The flyby has been met with some derision in non-science media circles; after all, 27,700km is far, far away, why all the excitement? Science media outlets, on the other hand, have taken a more balanced approach, citing the wonderful scientific opportunity such a flyby provides, while pointing out there are a lot more asteroids where 2012 DA14 comes from. This flyby is also a first, at least in recent asteroid-hunting history - the biggest asteroid to make such a close pass to Earth for decades.
NO TIME AT ALL
Despite all the good news about 2012 DA14's safe passage through the Earth-Moon system, there's also some points in the discussion so far that need emphasising (and may not have caused alarm the first time around).An asteroid more massive than the largest cruise liner ever built will miss us by the width of a gnat's hind leg (cosmically speaking). As pointed out by Bill Nye, CEO of the Planetary Society, in an interview with CNN, the 27,700km close approach represents only 15mins in Earth's orbit around the Sun. If 2012 DA14 arrived 15mins earlier, it would be on a collision course.
Another fun fact: this asteroid was discovered only 12 months ago.
This may well be the case, but 2012 DA14 represents a tricky class of objects that are small enough to go unnoticed for uncomfortably long periods, yet large enough to cause devastation on a local scale. According to Nasa's Near Earth Objects Program, 2012 DA14 is carrying a kinetic energy of 3.5 megatons - 200 times the yield of a Hiroshima-scale atomic bomb blast - most of which would be delivered to its impact site. Yes, this particular space rock is a city killer.
WORST CASE SCENARIO
2012 DA14 is the approximate size of the object that exploded over the Podkamennaya Tunguska River, Siberia, in 1908, an event that, fortunately, happened in a remote region. Still, it flattened over 80m trees over 2,150 square km, the approximate area of Moscow. Eyewitness accounts described a powerful shockwave that broke windows hundreds of miles from the impact epicentre and atmospheric fluctuations were detected thousands of miles away over Great Britain. The Tunguska event is now believed to have been an atmospheric explosion of a cometary fragment or meteoroid.
Interestingly, 2012 DA14 is also the approximate size of the nickel-iron meteorite that blasted into the Arizona Desert some 50,000 years ago, excavating a crater 1.2km wide and 170m deep, forming Meteor Crater. Depending on DA14's composition, either one of these scenarios could be possible if it were on a collision course with Earth. Now imagine if 2012 DA14 was discovered on Feb 1, 2012, but there was one key difference: it was on a collision course with Earth. What could we do about it? As it turns out, there's little that mankind could do in this scenario, certainly with only a few months warning against an asteroid of this size.

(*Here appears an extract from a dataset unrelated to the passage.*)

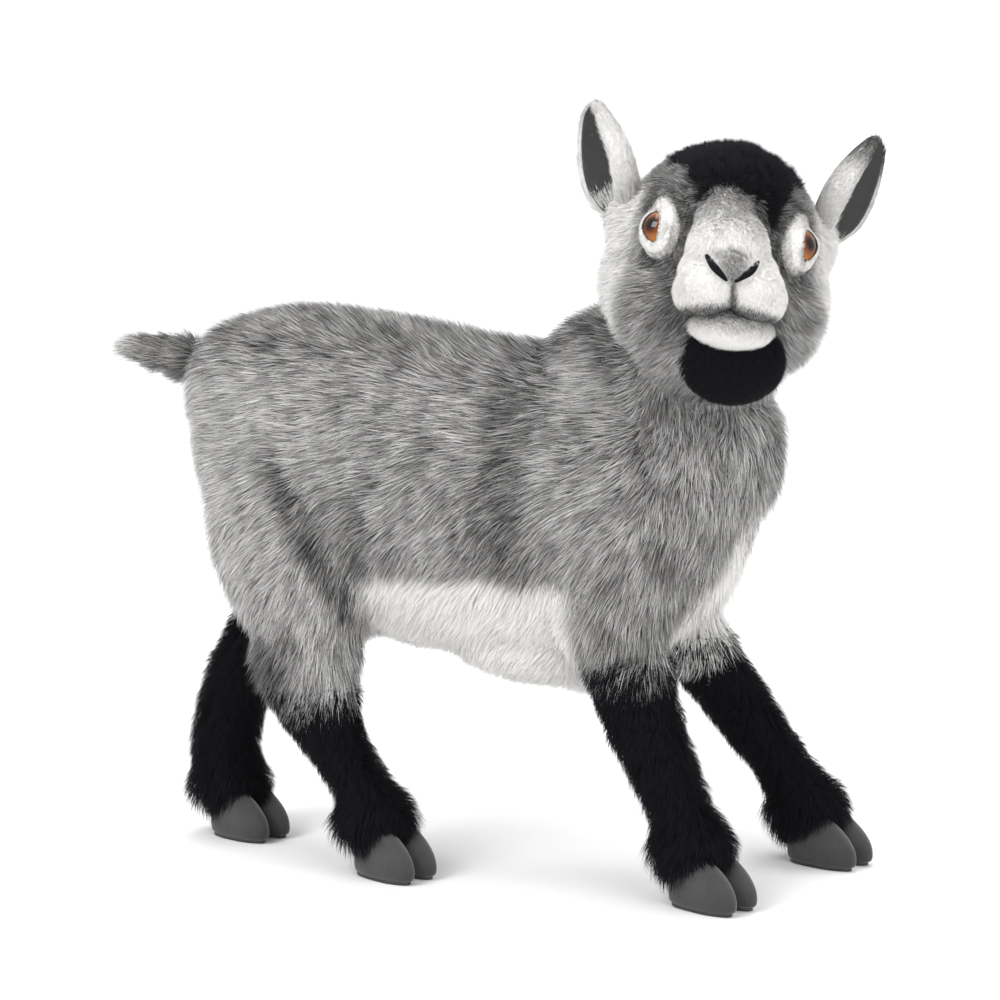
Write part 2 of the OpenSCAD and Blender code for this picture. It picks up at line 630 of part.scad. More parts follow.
// Nostrils and the groove under them, stitched with thick thread on the front of the muzzle
thread_d = 1.4;
nostril_tilt = 48;
nostril_len = 8;
nostril_v = 6;
nose_rise = 29;
module nose_stitching() {
    u = face_u + face_gap + muzzle_len + thread_d / 2 + 0.1;
    color("#1a1a1c") placed() head_frame() {
        for (side = [-1, 1])
            translate([u, side * nostril_v, seat_z + nose_rise]) rotate([-side * nostril_tilt, 0, 0])
                cylinder(d = thread_d, h = nostril_len, center = true, $fn = round_n);
        translate([u, 0, seat_z + nose_rise - 17]) cylinder(d = thread_d, h = 11, $fn = round_n);
    }
}
patch_w = 21;
patch_h = 29;
module eye_patch(side) {
    color("#f2f0ec") placed() difference() {
        at_eye(side) translate([0, 0, patch_lift]) linear_extrude(patch_t)
            polygon([for (j = [0 : 23]) [patch_h / 2 * cos(j * 15), patch_w / 2 * sin(j * 15)]]);
        eye_bore(side);
    }
}
module eye_patch_right() eye_patch(1);
module eye_patch_left() eye_patch(-1);
// A domed eye on a shank that a washer locks behind the panel
module eye(side) {
    color("#a4520f") placed() at_eye(side) {
        translate([0, 0, eye_seat]) intersection() {
            translate([0, 0, dome_h - eye_r]) sphere(r = eye_r, $fn = fine_n);
            cylinder(r = eye_d, h = eye_d, $fn = fine_n);
        }
        translate([0, 0, -shank_len]) cylinder(d = shank_d, h = shank_len + eye_seat + 0.5, $fn = round_n);
    }
}
module eye_right() eye(1);
module eye_left() eye(-1);
module eye_washer(side) {
    color("#e8e8e4") placed() at_eye(side) translate([0, 0, -washer_depth - washer_t]) difference() {
        cylinder(d = washer_d, h = washer_t, $fn = fine_n);
        translate([0, 0, -1]) cylinder(d = shank_d + 0.2, h = washer_t + 2, $fn = round_n);
    }
}
module eye_washer_right() eye_washer(1);
module eye_washer_left() eye_washer(-1);

// Ears stand on the side of the crown; rows: share of the length, share of the width
EAR_SHAPE = [
    [0.04, 0.42], [0.14, 0.70], [0.28, 0.93], [0.42, 1.00], [0.56, 0.96],
    [0.70, 0.82], [0.84, 0.56], [0.94, 0.30], [1.00, 0.12]
];
ear_u = 24;
ear_a = 50;
ear_lift = 5;
ear_lean = 34;
ear_turn = 70;
ear_cup = 0.34;
ear_back_t = 2.4;
lining_t = 1.2;
ear_steps = 8;
function ear_root(side) = head_point_at(ear_u, side * ear_a, -ear_lift);
// The lining is smaller than the back by these, and lies this far in front of it
lining_share = 0.84;
lining_len_share = 0.94;
lining_rise = 1.5;
lining_gap = 1.1;
function ear_sheet(depth, share, len_share, rise) = [
    for (r = EAR_SHAPE) [for (k = [0 : ear_steps]) let (c = 2 * k / ear_steps - 1)
        [depth - ear_cup * ear_w * r[1] * (1 - c * c), c * ear_w * r[1] * share / 2,
         r[0] * ear_len * len_share + rise]]
];
function lining_sheet(depth) = ear_sheet(depth, lining_share, lining_len_share, lining_rise);
module at_ear(side) {
    head_frame() translate(ear_root(side)) rotate([side * ear_lean, 0, 0]) rotate([0, 0, -side * ear_turn])
        children();
}
module ear_back(side) {
    color("#c9c7c4") placed() at_ear(side)
        panel_solid(ear_sheet(0, 1, 1, 0), ear_sheet(-ear_back_t, 1, 1, 0));
}
module ear_lining(side) {
    color("#3a3a3d") placed() at_ear(side)
        panel_solid(lining_sheet(lining_t + lining_gap), lining_sheet(lining_gap));
}
module ear_back_right() ear_back(1);
module ear_back_left() ear_back(-1);
module ear_lining_right() ear_lining(1);
module ear_lining_left() ear_lining(-1);

// ---------- tail ----------

tail_gap = 2;
tail_x = torso_back - tail_gap - tail_r;
tail_z = belly_z + 0.855 * torso_h;
tail_rise = 0.10;
tail_n = 16;
// Place along the tail and radius
TAIL_SHAPE = [[-0.80 * tail_r, 0.55], [-0.45 * tail_r, 0.87], [0, 1], [0.35 * tail_len, 0.92],
    [0.70 * tail_len, 0.68], [0.92 * tail_len, 0.42]];
function tail_ring(s, r) = [for (j = [0 : tail_n - 1]) let (a = j * 360 / tail_n)
    [tail_x - s, r * sin(a), tail_z + tail_rise * max(0, s) + r * cos(a)]];
module tail_fur() {
    hole = wire_d / 2 + skin_gap;
    color("#7b7978") placed() tube_solid([for (r = TAIL_SHAPE) tail_ring(r[0], r[1] * tail_r)],
        [for (r = TAIL_SHAPE) tail_ring(r[0], hole)]);
}
module tail_wire() {
    color("#9aa0a6") placed()
        loft_solid([for (k = [0 : len(TAIL_SHAPE) - 2]) tail_ring(TAIL_SHAPE[k][0], wire_d / 2)]);
}

// Ends of the standing object: tail tip, left ear's tip, muzzle and the left foreleg's cuff
ear_out = ear_root(-1)[1] + ear_len * sin(ear_lean);
ear_up = ear_root(-1)[2] + ear_len * cos(ear_lean) - neck_z;
box_back = tail_x - TAIL_SHAPE[len(TAIL_SHAPE) - 1][0];
box_front = neck_x + ear_u * cos(head_yaw)
    - (ear_out * cos(head_roll) + ear_up * sin(head_roll)) * sin(head_yaw);
box_right = (face_u + face_gap + muzzle_len) * sin(head_yaw) - 0.075 * muzzle_w;
box_left = max([for (r = FORE_LEFT) r[2] + r[4]]);

torso_stuffing();
flank_fur_right();
flank_fur_left();
shoulder_fur_right();
shoulder_fur_left();
belly_fur();
spine_wire();
neck_fur();
neck_stuffing();
neck_wire();
upper_foreleg_fur_right();
upper_foreleg_fur_left();
haunch_fur_right();
haunch_fur_left();
foreleg_stuffing_right();
foreleg_stuffing_left();
hind_leg_stuffing_right();
hind_leg_stuffing_left();
foreleg_sock_right();
foreleg_sock_left();
hind_leg_sock_right();
hind_leg_sock_left();
foreleg_wire_right();
foreleg_wire_left();
hind_leg_wire_right();
hind_leg_wire_left();
fore_hoof_right();
fore_hoof_left();
hind_hoof_right();
hind_hoof_left();
fore_sole_right();
fore_sole_left();
hind_sole_right();
hind_sole_left();
head_stuffing();
cheek_fur_right();
cheek_fur_left();
crown_fur();
nape_fur();
jaw_fur();
throat_cloth();
muzzle_pile();
muzzle_stuffing();
lower_lip();
chin_bib();
nose_stitching();
eye_patch_right();
eye_patch_left();
eye_right();
eye_left();
eye_washer_right();
eye_washer_left();
ear_back_right();
ear_back_left();
ear_lining_right();
ear_lining_left();
tail_fur();
tail_wire();
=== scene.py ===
"""Plush goat kid with long grey fur, short black and white pile, suede hooves and amber eyes."""
import logging
import math
from dataclasses import dataclass, field
from enum import Enum
from functools import partial
from typing import Callable, Iterable, Sequence

import bmesh
import bpy
import numpy as np
from mathutils import Matrix, Vector
from mathutils.bvhtree import BVHTree


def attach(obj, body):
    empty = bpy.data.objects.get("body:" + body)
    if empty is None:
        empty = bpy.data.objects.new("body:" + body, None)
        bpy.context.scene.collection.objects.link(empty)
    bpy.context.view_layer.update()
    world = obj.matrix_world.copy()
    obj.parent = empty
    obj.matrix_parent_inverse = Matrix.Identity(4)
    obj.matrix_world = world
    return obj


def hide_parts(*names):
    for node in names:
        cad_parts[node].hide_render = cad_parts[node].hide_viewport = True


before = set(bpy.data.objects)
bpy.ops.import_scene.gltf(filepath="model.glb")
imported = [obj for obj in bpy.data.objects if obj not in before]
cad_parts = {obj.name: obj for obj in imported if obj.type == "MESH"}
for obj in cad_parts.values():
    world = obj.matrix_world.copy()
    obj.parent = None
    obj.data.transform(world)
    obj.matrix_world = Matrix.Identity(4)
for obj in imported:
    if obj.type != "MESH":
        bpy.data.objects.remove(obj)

log = logging.getLogger("goat")
MM = 0.001
Array = np.ndarray
Colour = tuple[float, float, float]
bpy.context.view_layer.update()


# ---------------------------------------------------------------- shader building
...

Sure, our collective imaginations will fixate on the one thing movie Armageddon taught the world: asteroids hate nukes. But studies into the effectiveness of nuclear warheads against rampaging lumps of asteroid have proven only one thing: we know so little about asteroids we'd be only be guessing the impact of firing nukes into space - it would definitely be a desperate, last-ditch attempt.
Generally, a nuclear strike next to an asteroid could blow it to smithereens; but it could also slam into the asteroid, detonate and just heat it up a little, slightly altering its course. Imagine if the US launched a nuke to avoid an impact with Los Angeles, only to redirect the impact into Beijing? Not so good for foreign relations, needless to say.
A WAKE-UP CALL?
In all likelihood, we'd have to suck it up and get hit by the asteroid. In this event, scientists would have been able to work out where the asteroid will hit with a high degree of precision and, with this cheery knowledge in hand, we'd need to brace for impact. As the majority of the planet is covered in water, there's a high likelihood that impact would occur over an ocean, so the necessary preparation for coastal communities would be organised. Should it hit land, in all likelihood it will hit a remote region. But what if a city is in the crosshairs? Well, the last line of meteorite defence will come into play: evacuation. One could argue that a small impact on Earth's surface (or even high in the atmosphere) would serve as a wake-up call for our civilisation, inspiring us to develop the means to deflect the next asteroid threat. Fear is a great motivator; perhaps such an event would be the catalyst for a new space race; not a space race between communism and capitalism, but between asteroid and survival. But this is a moot point; the worst case scenario isn't going to happen for 2012 DA14. This time.
Asteroid deflection technologies may currently be in their infancy, but some concepts are slowly gathering apace. A promising collaboration between the European Space Agency and Nasa is the Asteroid Impact and Deflection mission. AIDA would see two spacecraft fly to a binary asteroid where one of the spacecraft will impact the smaller asteroid at high speed. The second spacecraft will record the impact and track any changes in the asteroid's orbit. This would be the first mission intended to observe the effects of an impactor on an asteroid, potentially modifying its orbit. In the case of early detection, a slight nudge could be all it takes to avert a catastrophic collision with Earth.
So, as the world gets excited about the passage of 2012 DA14 27,700km above our heads today, remember that although this is a near miss, it certainly isn't a relief - it's a not-so-subtle warning that there are plenty more asteroids out there that have evaded detection and one of them has our name on it. It's up to our civilisation to decide whether we use our technological prowess to confront this cosmic truth or be as powerless as the dinosaurs.